--- Given material ---

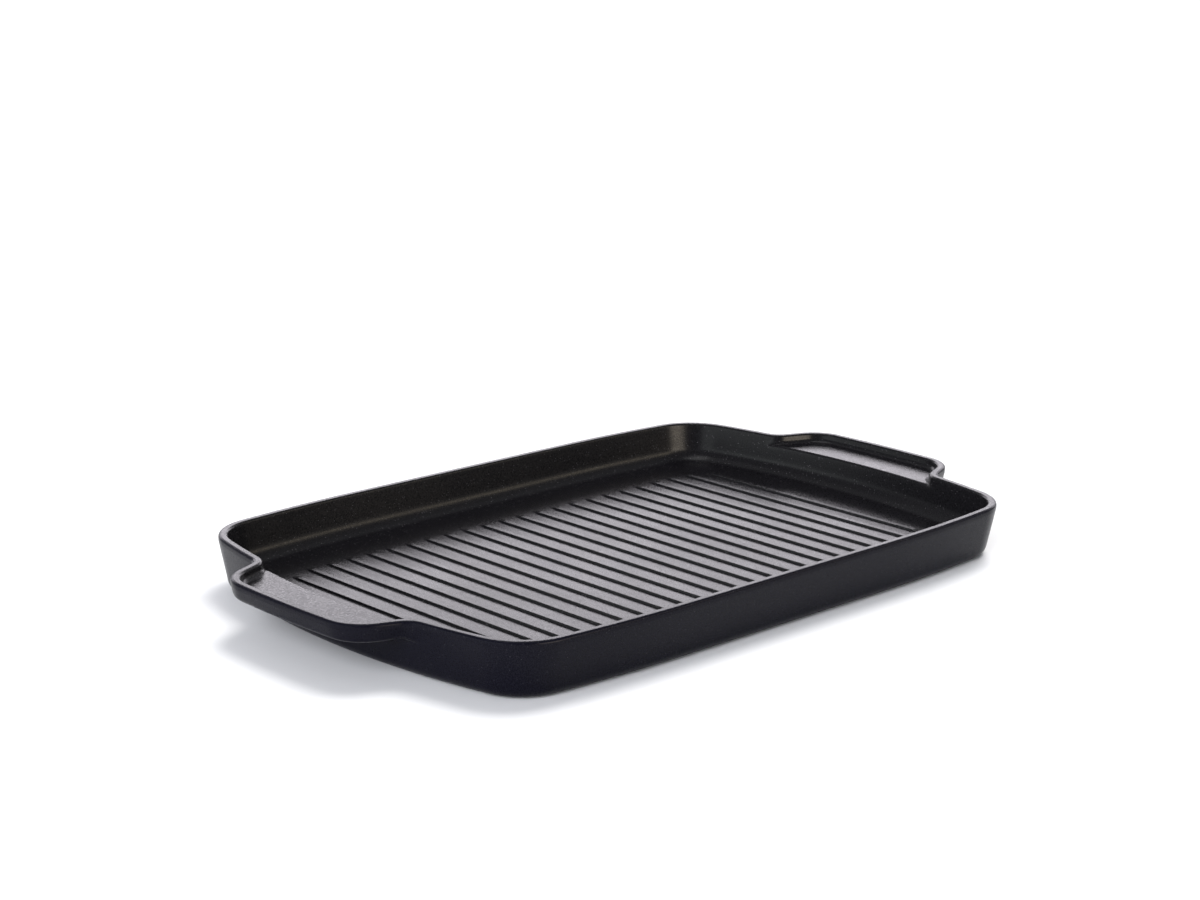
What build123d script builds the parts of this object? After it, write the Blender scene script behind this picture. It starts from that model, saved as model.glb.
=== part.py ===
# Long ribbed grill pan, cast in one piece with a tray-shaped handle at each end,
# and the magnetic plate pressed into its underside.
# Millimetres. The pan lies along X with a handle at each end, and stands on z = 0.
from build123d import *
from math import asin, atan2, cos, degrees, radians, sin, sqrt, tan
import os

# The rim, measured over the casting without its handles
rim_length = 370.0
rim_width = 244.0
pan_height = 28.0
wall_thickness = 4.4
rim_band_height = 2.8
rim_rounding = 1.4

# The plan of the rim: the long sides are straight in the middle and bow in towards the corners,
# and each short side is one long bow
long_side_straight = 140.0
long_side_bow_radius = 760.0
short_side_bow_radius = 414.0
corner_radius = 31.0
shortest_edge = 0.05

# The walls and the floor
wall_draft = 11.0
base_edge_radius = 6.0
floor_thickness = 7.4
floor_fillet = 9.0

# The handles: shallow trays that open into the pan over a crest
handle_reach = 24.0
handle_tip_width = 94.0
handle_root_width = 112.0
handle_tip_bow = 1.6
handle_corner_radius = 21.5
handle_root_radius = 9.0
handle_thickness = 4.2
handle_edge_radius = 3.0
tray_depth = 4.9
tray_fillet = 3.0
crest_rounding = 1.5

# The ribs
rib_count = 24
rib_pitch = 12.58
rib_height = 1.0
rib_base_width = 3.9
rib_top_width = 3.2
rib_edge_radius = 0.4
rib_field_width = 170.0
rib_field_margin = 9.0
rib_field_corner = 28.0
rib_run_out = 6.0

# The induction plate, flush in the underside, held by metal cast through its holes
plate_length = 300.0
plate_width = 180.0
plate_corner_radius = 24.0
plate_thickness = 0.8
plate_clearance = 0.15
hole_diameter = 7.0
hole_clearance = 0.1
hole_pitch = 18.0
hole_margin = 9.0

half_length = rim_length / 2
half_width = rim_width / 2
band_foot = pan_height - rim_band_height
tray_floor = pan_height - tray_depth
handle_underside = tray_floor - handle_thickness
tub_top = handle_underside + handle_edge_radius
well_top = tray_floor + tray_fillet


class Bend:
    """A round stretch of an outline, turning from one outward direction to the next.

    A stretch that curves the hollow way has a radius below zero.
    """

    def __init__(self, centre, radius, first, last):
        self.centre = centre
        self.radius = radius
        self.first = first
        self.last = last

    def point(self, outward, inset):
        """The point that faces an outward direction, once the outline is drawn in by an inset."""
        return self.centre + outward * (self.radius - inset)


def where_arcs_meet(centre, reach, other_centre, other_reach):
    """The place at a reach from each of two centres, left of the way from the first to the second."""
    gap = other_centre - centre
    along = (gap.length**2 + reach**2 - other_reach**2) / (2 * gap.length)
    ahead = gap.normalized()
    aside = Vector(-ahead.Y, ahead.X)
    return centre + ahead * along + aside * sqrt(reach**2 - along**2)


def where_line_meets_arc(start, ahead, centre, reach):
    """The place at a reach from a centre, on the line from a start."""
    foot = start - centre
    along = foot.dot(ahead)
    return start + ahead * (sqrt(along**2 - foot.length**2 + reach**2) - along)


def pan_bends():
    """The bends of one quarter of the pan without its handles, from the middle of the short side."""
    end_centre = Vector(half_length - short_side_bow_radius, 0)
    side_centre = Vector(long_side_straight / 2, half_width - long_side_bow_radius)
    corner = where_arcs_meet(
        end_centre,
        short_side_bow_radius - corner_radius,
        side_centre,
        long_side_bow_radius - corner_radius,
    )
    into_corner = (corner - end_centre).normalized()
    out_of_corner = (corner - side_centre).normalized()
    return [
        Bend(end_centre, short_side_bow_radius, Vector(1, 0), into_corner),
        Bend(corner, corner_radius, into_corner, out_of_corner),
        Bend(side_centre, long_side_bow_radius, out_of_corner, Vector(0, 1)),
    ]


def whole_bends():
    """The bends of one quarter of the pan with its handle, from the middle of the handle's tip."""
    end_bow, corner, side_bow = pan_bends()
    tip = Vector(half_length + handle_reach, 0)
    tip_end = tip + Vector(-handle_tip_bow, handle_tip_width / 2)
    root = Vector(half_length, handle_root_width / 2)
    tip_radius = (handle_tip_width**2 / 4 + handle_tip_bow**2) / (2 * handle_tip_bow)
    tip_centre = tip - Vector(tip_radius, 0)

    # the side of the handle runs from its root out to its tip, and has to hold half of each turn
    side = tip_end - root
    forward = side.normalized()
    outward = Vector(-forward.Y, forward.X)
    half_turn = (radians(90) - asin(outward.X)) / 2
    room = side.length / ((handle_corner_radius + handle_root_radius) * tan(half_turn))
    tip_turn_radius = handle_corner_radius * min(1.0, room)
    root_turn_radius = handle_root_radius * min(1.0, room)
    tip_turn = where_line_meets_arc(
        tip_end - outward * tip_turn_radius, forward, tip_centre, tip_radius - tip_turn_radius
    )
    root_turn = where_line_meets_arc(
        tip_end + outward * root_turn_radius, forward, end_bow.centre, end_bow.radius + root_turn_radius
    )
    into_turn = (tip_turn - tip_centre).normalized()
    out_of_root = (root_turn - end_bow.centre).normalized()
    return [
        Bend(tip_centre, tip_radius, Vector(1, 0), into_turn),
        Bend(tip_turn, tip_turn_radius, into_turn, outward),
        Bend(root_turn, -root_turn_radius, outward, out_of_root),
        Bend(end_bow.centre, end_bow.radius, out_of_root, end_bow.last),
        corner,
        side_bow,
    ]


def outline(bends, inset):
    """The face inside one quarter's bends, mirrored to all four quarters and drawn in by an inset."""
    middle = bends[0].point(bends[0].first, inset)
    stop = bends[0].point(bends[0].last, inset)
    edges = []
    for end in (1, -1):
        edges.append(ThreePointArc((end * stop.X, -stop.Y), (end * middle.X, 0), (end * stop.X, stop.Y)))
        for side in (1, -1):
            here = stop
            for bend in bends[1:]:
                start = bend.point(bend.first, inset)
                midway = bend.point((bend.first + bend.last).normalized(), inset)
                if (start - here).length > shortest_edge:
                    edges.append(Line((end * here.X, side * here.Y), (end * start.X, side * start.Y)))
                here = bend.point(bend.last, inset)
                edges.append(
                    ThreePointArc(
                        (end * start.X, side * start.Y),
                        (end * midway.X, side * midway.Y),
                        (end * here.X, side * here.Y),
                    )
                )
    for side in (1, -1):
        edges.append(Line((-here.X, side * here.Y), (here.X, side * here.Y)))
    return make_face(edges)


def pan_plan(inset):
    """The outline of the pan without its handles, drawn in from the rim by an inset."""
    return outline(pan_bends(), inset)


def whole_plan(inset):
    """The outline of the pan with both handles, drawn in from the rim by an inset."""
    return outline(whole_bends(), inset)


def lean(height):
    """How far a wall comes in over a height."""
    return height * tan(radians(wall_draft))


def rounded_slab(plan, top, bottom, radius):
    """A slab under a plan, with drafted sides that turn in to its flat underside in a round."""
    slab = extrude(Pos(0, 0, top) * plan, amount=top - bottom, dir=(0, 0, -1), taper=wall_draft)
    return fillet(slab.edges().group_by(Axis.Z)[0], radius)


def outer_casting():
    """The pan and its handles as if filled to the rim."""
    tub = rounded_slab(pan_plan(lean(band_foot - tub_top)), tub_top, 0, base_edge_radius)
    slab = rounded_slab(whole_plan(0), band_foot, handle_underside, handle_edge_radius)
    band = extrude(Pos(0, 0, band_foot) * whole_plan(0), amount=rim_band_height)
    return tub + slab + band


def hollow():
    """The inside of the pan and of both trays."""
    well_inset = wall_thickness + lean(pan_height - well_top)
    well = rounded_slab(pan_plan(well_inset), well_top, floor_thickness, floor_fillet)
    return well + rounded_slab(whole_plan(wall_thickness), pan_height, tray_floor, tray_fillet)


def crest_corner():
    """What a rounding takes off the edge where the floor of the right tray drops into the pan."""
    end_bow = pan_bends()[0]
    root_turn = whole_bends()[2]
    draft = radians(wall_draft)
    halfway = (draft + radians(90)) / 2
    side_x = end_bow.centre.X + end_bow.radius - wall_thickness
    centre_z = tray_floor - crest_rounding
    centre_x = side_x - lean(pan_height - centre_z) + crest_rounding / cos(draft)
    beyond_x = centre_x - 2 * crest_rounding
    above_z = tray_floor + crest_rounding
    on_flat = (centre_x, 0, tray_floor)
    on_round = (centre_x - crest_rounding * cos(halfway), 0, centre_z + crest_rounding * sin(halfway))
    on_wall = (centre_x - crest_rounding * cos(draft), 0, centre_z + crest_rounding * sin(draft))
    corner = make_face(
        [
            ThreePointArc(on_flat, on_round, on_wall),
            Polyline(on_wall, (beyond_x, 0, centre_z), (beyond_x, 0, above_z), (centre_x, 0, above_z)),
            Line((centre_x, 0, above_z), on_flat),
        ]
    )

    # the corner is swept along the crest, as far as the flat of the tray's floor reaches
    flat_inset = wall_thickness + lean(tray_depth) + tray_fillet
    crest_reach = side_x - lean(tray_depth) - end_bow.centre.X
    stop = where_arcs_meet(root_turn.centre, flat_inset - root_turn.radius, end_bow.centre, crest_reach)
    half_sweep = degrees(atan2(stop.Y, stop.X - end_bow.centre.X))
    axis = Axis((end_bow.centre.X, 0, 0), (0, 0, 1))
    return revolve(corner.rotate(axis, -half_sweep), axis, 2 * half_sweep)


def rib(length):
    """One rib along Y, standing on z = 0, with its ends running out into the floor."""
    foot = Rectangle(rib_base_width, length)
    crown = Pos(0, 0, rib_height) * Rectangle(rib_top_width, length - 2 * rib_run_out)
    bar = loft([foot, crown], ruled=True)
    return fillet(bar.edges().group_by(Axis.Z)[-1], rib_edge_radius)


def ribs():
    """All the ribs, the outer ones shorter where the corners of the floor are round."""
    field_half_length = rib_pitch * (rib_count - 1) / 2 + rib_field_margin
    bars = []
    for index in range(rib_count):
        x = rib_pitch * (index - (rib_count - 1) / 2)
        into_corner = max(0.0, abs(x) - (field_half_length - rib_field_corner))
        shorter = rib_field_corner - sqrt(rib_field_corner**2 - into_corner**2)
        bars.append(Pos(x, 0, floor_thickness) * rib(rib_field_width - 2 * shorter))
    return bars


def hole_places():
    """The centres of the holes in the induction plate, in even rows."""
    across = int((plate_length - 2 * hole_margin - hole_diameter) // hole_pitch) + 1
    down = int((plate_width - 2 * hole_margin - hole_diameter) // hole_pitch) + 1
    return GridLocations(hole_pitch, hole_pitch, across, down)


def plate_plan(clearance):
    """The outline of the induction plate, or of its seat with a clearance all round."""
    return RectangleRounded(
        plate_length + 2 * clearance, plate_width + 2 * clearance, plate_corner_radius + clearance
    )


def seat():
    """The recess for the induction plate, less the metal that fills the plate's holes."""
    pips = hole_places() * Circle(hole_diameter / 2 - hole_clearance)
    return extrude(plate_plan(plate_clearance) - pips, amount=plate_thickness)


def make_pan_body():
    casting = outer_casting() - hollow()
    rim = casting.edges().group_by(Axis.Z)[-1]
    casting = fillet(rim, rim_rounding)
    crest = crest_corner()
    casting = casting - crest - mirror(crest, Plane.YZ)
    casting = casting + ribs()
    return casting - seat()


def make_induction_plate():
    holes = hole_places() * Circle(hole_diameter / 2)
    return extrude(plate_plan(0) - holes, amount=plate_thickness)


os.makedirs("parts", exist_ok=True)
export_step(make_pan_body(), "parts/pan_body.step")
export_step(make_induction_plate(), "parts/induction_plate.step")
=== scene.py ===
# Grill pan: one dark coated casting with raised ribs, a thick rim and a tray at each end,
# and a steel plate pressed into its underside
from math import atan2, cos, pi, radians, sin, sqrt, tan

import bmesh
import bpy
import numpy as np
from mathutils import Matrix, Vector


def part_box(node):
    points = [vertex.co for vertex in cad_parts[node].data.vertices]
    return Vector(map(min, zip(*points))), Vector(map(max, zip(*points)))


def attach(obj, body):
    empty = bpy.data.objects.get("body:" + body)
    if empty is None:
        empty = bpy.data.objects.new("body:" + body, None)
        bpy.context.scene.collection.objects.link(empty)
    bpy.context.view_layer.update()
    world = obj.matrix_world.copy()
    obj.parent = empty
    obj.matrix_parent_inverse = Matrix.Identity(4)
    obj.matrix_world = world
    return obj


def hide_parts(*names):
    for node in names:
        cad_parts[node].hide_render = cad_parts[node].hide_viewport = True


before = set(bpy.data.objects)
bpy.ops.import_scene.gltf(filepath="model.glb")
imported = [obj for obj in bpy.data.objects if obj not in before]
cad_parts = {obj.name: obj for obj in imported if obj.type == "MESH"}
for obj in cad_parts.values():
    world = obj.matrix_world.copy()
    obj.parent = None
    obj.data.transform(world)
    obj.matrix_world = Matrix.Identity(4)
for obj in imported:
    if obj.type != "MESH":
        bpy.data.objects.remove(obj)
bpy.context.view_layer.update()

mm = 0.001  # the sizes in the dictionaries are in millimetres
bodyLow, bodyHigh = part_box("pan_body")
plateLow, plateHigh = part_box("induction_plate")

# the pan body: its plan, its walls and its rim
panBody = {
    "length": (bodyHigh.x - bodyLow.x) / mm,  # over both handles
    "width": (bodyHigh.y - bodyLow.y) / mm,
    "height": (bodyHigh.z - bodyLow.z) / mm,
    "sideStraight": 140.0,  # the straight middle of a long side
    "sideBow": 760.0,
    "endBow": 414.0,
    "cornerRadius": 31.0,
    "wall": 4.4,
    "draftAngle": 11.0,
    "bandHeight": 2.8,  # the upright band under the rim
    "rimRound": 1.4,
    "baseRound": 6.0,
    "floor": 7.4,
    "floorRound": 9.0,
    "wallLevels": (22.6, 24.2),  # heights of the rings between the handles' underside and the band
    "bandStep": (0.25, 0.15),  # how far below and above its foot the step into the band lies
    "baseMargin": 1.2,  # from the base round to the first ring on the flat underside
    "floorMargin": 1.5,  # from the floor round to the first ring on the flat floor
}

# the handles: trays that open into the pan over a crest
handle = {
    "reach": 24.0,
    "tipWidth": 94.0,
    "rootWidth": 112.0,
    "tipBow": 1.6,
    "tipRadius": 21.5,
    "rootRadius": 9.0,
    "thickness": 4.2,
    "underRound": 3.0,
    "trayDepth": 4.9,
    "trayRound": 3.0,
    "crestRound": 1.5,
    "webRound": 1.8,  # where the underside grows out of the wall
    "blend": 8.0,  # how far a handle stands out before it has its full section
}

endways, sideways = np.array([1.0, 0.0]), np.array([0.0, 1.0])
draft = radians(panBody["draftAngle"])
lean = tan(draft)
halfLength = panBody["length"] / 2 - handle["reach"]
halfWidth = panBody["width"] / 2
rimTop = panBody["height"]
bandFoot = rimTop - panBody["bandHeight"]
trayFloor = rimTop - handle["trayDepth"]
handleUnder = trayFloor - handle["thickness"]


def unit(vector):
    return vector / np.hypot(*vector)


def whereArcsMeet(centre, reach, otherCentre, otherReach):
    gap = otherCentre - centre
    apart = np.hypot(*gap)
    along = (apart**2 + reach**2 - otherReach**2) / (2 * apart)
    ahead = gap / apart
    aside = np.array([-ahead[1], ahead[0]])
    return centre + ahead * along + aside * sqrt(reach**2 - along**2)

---

Repeat exactly the lines from the one containing "casting = casting - crest" to the one containing "if empty is", both lines included, and nothing else.

    casting = casting - crest - mirror(crest, Plane.YZ)
    casting = casting + ribs()
    return casting - seat()


def make_induction_plate():
    holes = hole_places() * Circle(hole_diameter / 2)
    return extrude(plate_plan(0) - holes, amount=plate_thickness)


os.makedirs("parts", exist_ok=True)
export_step(make_pan_body(), "parts/pan_body.step")
export_step(make_induction_plate(), "parts/induction_plate.step")
=== scene.py ===
# Grill pan: one dark coated casting with raised ribs, a thick rim and a tray at each end,
# and a steel plate pressed into its underside
from math import atan2, cos, pi, radians, sin, sqrt, tan

import bmesh
import bpy
import numpy as np
from mathutils import Matrix, Vector


def part_box(node):
    points = [vertex.co for vertex in cad_parts[node].data.vertices]
    return Vector(map(min, zip(*points))), Vector(map(max, zip(*points)))


def attach(obj, body):
    empty = bpy.data.objects.get("body:" + body)
    if empty is None:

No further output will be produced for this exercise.